Их лечили. От неправильных политических и религиозных убеждений, от сомнений, от горячего желания читать недозволенное. Их содержали в специальных психиатрических больницах системы МВД СССР рядом с реально психически больными убийцами и каннибалами. Рядом, в тех же тюремных, а не больничных камерах.
Там было страшно, очень страшно. Уже потом, в период горбачевских гласности и перестройки Мыкола Плахотнюк рассказывал мне о своих муках психиатрического узника… И я, профессиональный психиатр и многолетний узник политлагерей, сказал себе: я был на курорте, на настоящем курорте, не понимаю, как он, Мыкола, выдержал ТАКОЕ…

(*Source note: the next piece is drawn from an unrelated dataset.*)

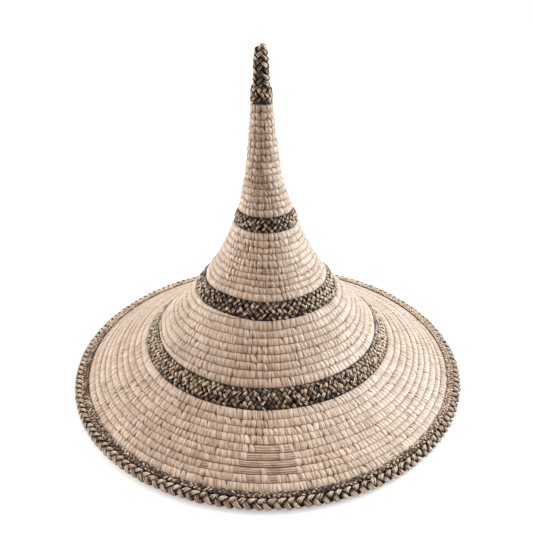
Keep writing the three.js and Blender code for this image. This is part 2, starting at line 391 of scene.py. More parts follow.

Почти нет зафиксированных на бумаге воспоминаний. Они хотели забыть тот кошмар. «Лечебными» комами, шоками, мощными нейролептиками, голодом, ежедневным наблюдением разрушенных болезнью, опустившихся убийц и каннибалов, жестокостью уголовников-санитаров и, увы, жестокостью врачей и медицинских сестер разрушали личность каждого из этих вполне здоровых людей. Там, в больницах-тюрьмах, их доводили до состояния «овоща». К счастью, временно, обратимо. Когда я попросил моего коллегу (он был врачом-фтизиатром) Мыколу Плахотнюка еще раз рассказать о своих мучительных днях и ночах психиатрического лечения, он категорически отказался.
Сказал: «После того моего интервью я не спал несколько месяцев. Я вернулся в прошлое. Это было ужасно. Прошу вас, не мучайте меня. Дайте мне возможность забыть…»
В книге воспоминаний Плахотнюка почти ничего нет о психиатрии, о девяти мучительных годах его жизни.
Все выпускники немецких медицинских факультетов знают о страшных грехах немецкой медицины. В том числе и о тотальном умерщвлении психически больных, о так называемой нацистской эвтаназии. Все выпускники немецких юридических факультетов знают о чудовищных правовых актах нацистской власти. И о нацистской практике правоприменения. Все выпускники гуманитарных факультетов в ФРГ, в первую очередь – историки, знают о мрачных реалиях становления нацистского режима, его преступлениях, его конце. Их, молодых немцев, иммунизируют историей. Надеясь не допустить повторения зла.
У нас, бывших советских, всё не так. Мы стараемся не знать свои грехи. Не помнить зло, причиненное нами своим соотечественникам. Молодым психиатрам никто не рассказывает о жертвах психиатрического произвола в СССР, об Анне Михайленко, Леониде Плюще и Мыколе Плахотнюке. Вероятно, ничего «такого» у нас не было. Парадоксальная мы страна, я, бывший узник КГБ, дважды выступал перед курсантами академии Службы Безопасности Украины. Говорил, ничего не смягчая, откровенно и жестко. Но я, профессиональный психиатр, ни разу не был приглашен рассказать о злоупотреблениях психиатрией в СССР будущим врачам. Молодые украинские психиатры вполне могут заболеть жестокостью. Они не иммунизированы.